The "pure origin" of the breed, claimed by the Kennel Club but disputed by countless authoritative writers, has not been improved in the last hundred years by the introduction of Pointer, Irish Setter and black and tan Field Spaniel blood, as the much respected Frank Warner Hill has testified. I am never against the introduction of outside blood to revitalise any purebred strain and I don't believe that small size variations or colour matter at all. But genuine breed type does matter, it can be a sign that the real blood is present. If breed type does not matter and field performance is all, how can breeds survive?

 I don't mind a Springer that is 16" or 22" at the withers. I can see no reason to object to a lemon and white, orange and white or even a mahogany red and white Springer, if it can work. But a lack of true type is much more worrying. The renowned O'Vara Springers, like FT champions Spy, Spurt, Spark and Sarkie were considerably smaller than say the Sandylands' Springers bred by the late Gwen Broadley. But all of them had the essential type so necessary if this breed is to retain its identity beyond coat colour. I don't believe this 'typiness' comes from any idiosyncrasy of gait, as the breed standard hints, although their manner of hunting can be most distinctive.

 For me, the essential type in Springers is revealed in: the overall appearance of a small setter, the shape of the head, the eager look in the eye and the ratio of body length to body height. The correct English Springer body has the same measurement from the withers to the ground as from the withers to the root of the tail.
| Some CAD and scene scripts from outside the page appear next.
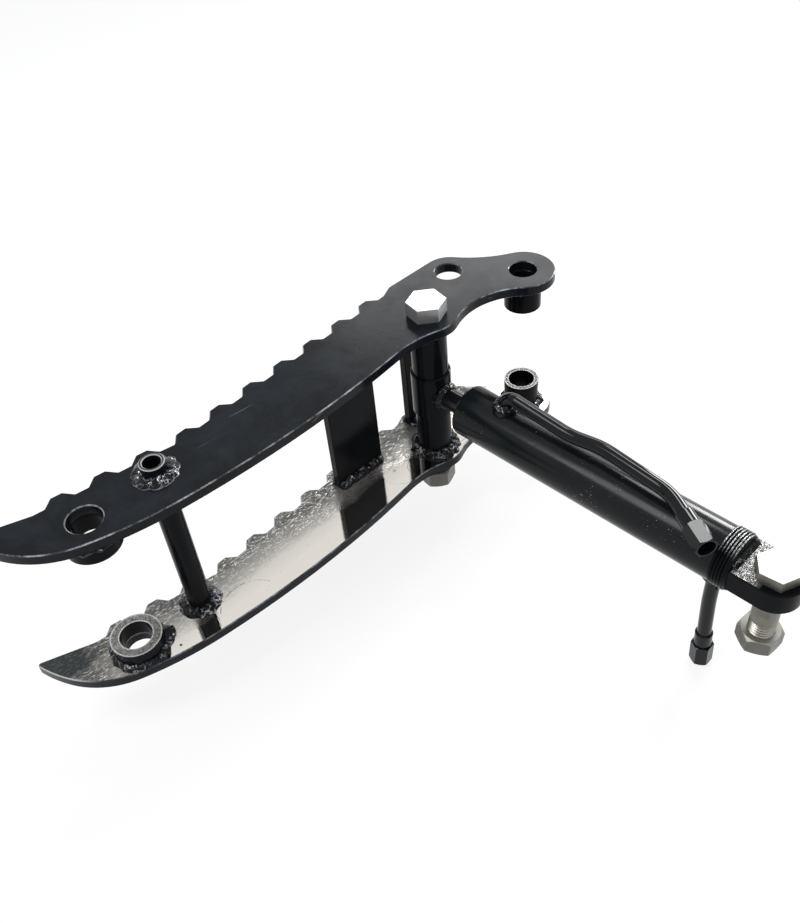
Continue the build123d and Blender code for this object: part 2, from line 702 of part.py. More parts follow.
ports = (
    ("rod_port", rod_port, 1, rod_route, rod_bends),
    ("base_port", base_port, -1, base_route, base_bends),
)
for name, distance, sign, route, bends in ports:
    with BuildPart() as port_boss:
        with BuildSketch(Plane(origin=in_cylinder(distance, 0, 0), x_dir=along, z_dir=up * sign)):
            Circle(port_boss_r)
            Circle(port_hole_r, mode=Mode.SUBTRACT)
        extrude(amount=boss_top)
        clear_r = (barrel_bore_r if name == "base_port" else barrel_r) + weld_gap
        add(turned([
            (distance - 2 * port_boss_r, 0), (distance - 2 * port_boss_r, clear_r),
            (distance + 2 * port_boss_r, clear_r), (distance + 2 * port_boss_r, 0),
        ]))
        revolve(axis=cylinder_axis, mode=Mode.SUBTRACT)
    pieces[name + "_boss"] = port_boss

    start = (route[1] - route[0]).normalized()
    with BuildPart() as pipe:
        with BuildLine():
            FilletPolyline(*route, radius=bends)
        with BuildSketch(Plane(origin=route[0], x_dir=along, z_dir=start)):
            Circle(pipe_r)
            Circle(pipe_r - pipe_wall, mode=Mode.SUBTRACT)
        sweep()
    pieces[name + "_pipe"] = pipe

    with BuildPart() as port_weld:
        corner = in_cylinder(distance, 0, sign * boss_top)
        add(bead_section(corner, along, up * sign, port_boss_bead, pipe_r + weld_gap))
        revolve(axis=Axis(corner, up))
    pieces[name + "_weld"] = port_weld

    frame = swivel_frame(route)
    spin = Axis(frame.origin, frame.x_dir)
    nut_start = collar_length + weld_gap
    with BuildPart() as nipple:
        add(turned([
            (0, pipe_r - pipe_wall), (0, collar_r - swivel_chamfer), (swivel_chamfer, collar_r),
            (collar_length - swivel_chamfer, collar_r),
            (collar_length, collar_r - swivel_chamfer), (collar_length, neck_r),
            (nut_start + swivel_back + running_gap, neck_r),
            (nut_start + swivel_back + running_gap, head_r),
            (nut_start + swivel_back + 0.4 * head_length, head_r),
            (nut_start + swivel_back + head_length, neck_r),
            (nut_start + swivel_back + head_length, nipple_bore_r),
            (collar_length, nipple_bore_r),
        ], frame))
        revolve(axis=spin)
    pieces[name + "_nipple"] = nipple

    with BuildPart() as swivel_nut:
        corner_r = swivel_flats / 2 / cos(radians(30))
        nut_frame = Plane(
            origin=frame.origin + frame.x_dir * nut_start, x_dir=frame.z_dir, z_dir=frame.x_dir
        )
        with BuildSketch(nut_frame):
            RegularPolygon(radius=corner_r, side_count=6)
        extrude(amount=swivel_length)
        nut_end = nut_start + swivel_length
        add(turned([
            (nut_start, 0), (nut_start, swivel_flats / 2), (nut_start + swivel_chamfer, corner_r),
            (nut_end - swivel_chamfer, corner_r), (nut_end, swivel_flats / 2), (nut_end, 0),
        ], frame))
        revolve(axis=spin, mode=Mode.INTERSECT)
        add(turned([
            (nut_start, 0), (nut_start, neck_r + running_gap),
            (nut_start + swivel_back, neck_r + running_gap),
            (nut_start + swivel_back, swivel_bore_r), (nut_end, swivel_bore_r), (nut_end, 0),
        ], frame))
        revolve(axis=spin, mode=Mode.SUBTRACT)
    pieces[name + "_nut"] = swivel_nut

os.makedirs("parts", exist_ok=True)
for name, piece in pieces.items():
    piece.part.label = name
    export_step(piece.part, f"parts/{name}.step")
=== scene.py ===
import json
import math
import bmesh
import bpy
from mathutils import Matrix, Vector, noise


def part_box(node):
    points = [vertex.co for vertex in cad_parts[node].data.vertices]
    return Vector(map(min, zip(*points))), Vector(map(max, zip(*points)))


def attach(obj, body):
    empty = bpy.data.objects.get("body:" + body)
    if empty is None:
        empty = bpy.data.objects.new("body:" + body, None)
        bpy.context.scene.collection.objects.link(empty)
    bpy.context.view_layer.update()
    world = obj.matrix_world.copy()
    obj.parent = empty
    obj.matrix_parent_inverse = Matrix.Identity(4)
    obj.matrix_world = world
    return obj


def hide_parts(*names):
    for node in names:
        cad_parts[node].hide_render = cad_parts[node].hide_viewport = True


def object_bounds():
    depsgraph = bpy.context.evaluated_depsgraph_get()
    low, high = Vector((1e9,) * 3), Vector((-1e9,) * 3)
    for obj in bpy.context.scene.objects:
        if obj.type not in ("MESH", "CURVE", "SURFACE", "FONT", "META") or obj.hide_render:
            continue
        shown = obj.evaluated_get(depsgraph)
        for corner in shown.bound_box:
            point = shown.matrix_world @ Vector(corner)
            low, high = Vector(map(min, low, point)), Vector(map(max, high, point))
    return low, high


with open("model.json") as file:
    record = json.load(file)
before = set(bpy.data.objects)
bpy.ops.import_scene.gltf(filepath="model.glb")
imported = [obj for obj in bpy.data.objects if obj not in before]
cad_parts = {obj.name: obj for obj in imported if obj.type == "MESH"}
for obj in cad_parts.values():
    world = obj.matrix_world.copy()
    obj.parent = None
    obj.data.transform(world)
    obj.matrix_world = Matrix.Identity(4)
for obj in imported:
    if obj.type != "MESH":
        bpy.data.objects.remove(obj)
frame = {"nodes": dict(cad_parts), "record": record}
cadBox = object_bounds()
nodes = frame["nodes"]
joints = {row["name"]: row for row in frame["record"]["behaviour"]["joints"]}
mounts = {row["name"]: row for row in frame["record"]["mounts"]}
up = Vector((0, 0, 1))
print("frame loaded,", len(nodes), "nodes")


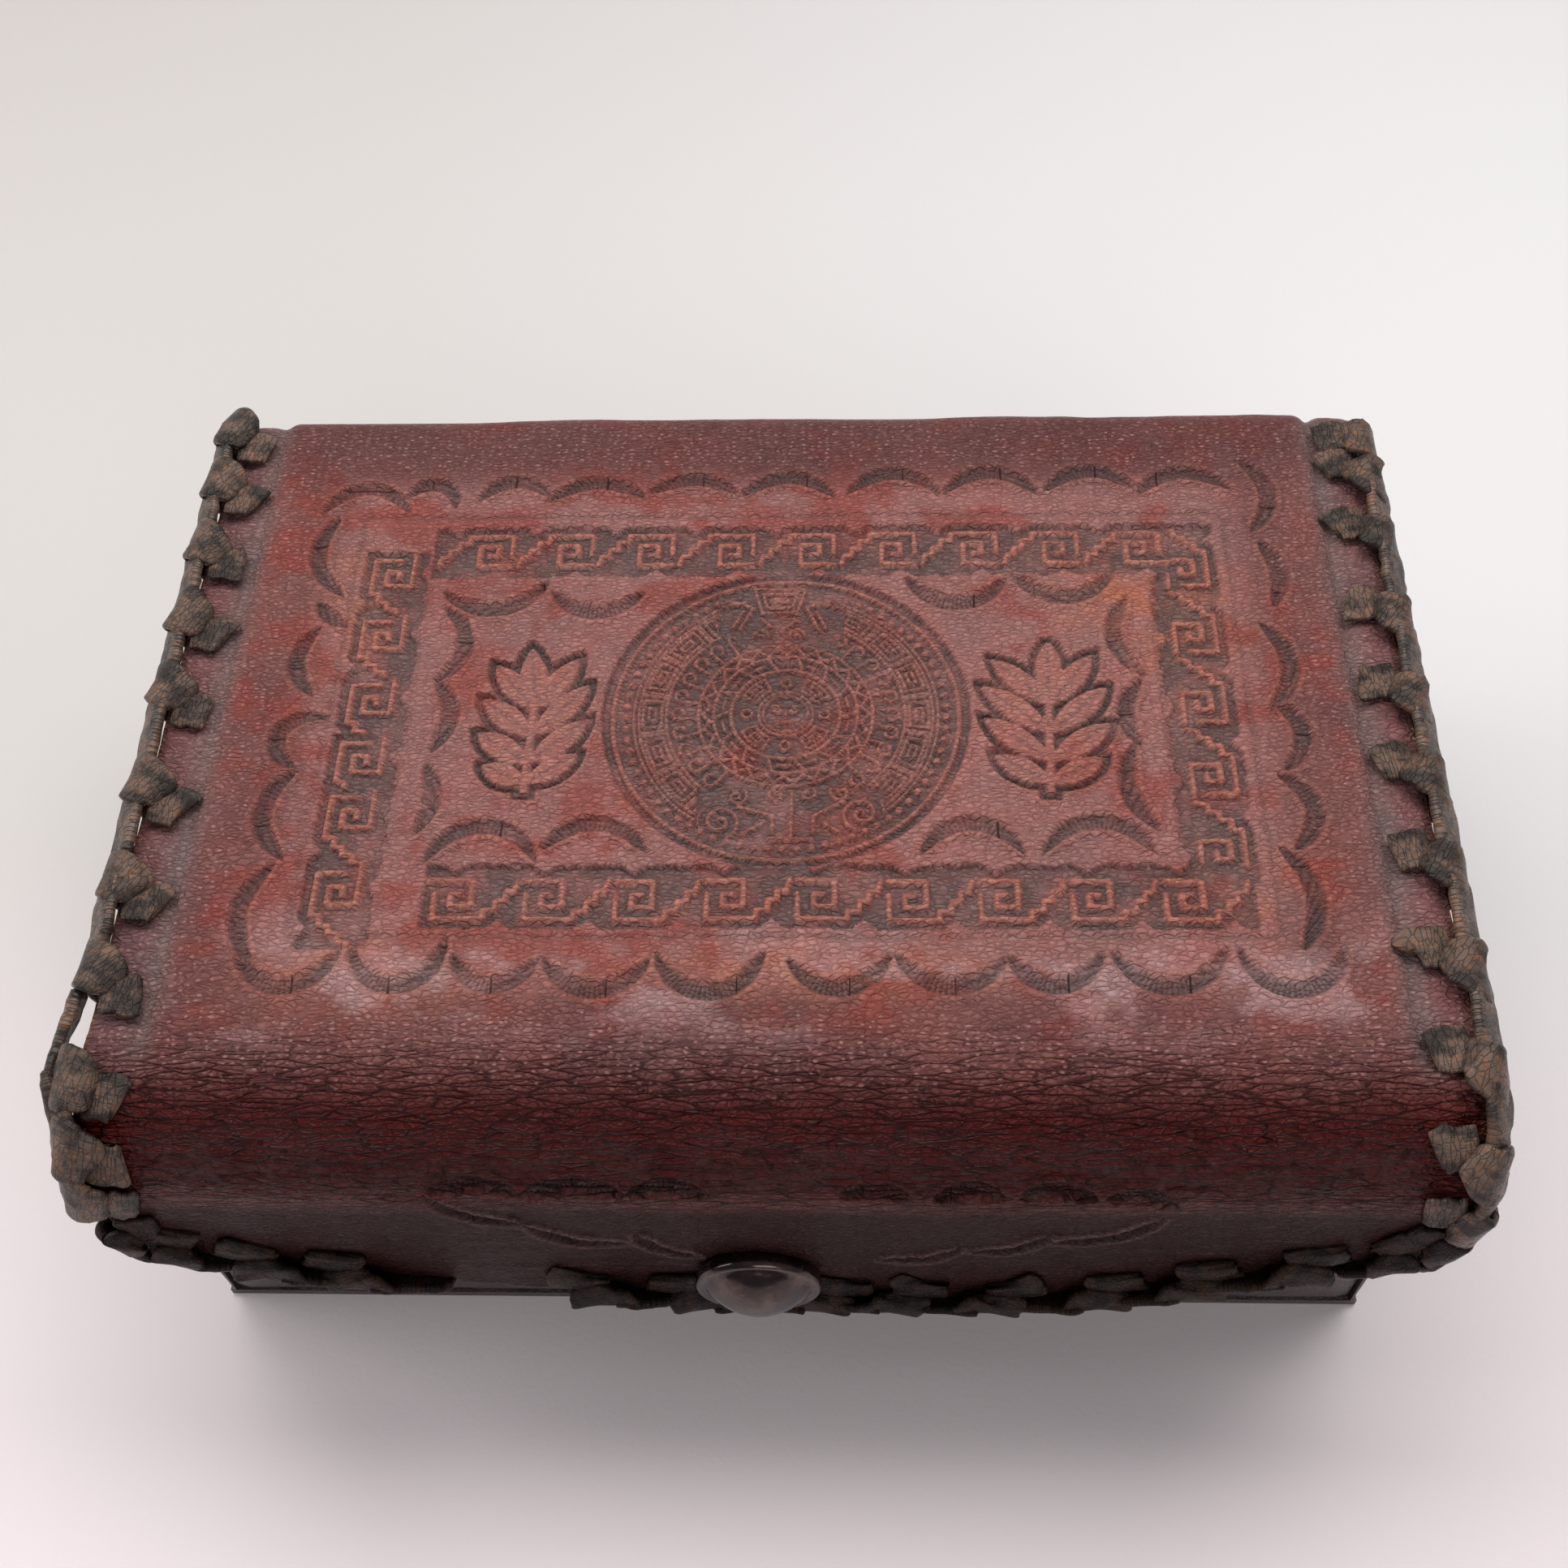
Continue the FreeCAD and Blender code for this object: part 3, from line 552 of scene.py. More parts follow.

This ratio produces a thoroughly functional dog, develops the best drive and allows a balanced symmetrical physique. If this ratio is respected, cloddy short-legged dogs or bassetised long-backed ones are ruled out. The eager look in the eye I would rate highly; it is the desire to work, keenness to hunt, willingness to give service, backed by good construction and sound movement which makes any working dog. In 1790 this type of spaniel was described rather neatly with these words: "...is lively, active and pleasant; an unwearied pursuer of its game; and very expert in raising woodcocks and snipes from their haunts in woods and marshes, through which it ranges with amazing perseverance". Perhaps these are the only words a sensible breed standard really needs, for they tell us what an English Springer is designed to be – a totally-committed working gundog.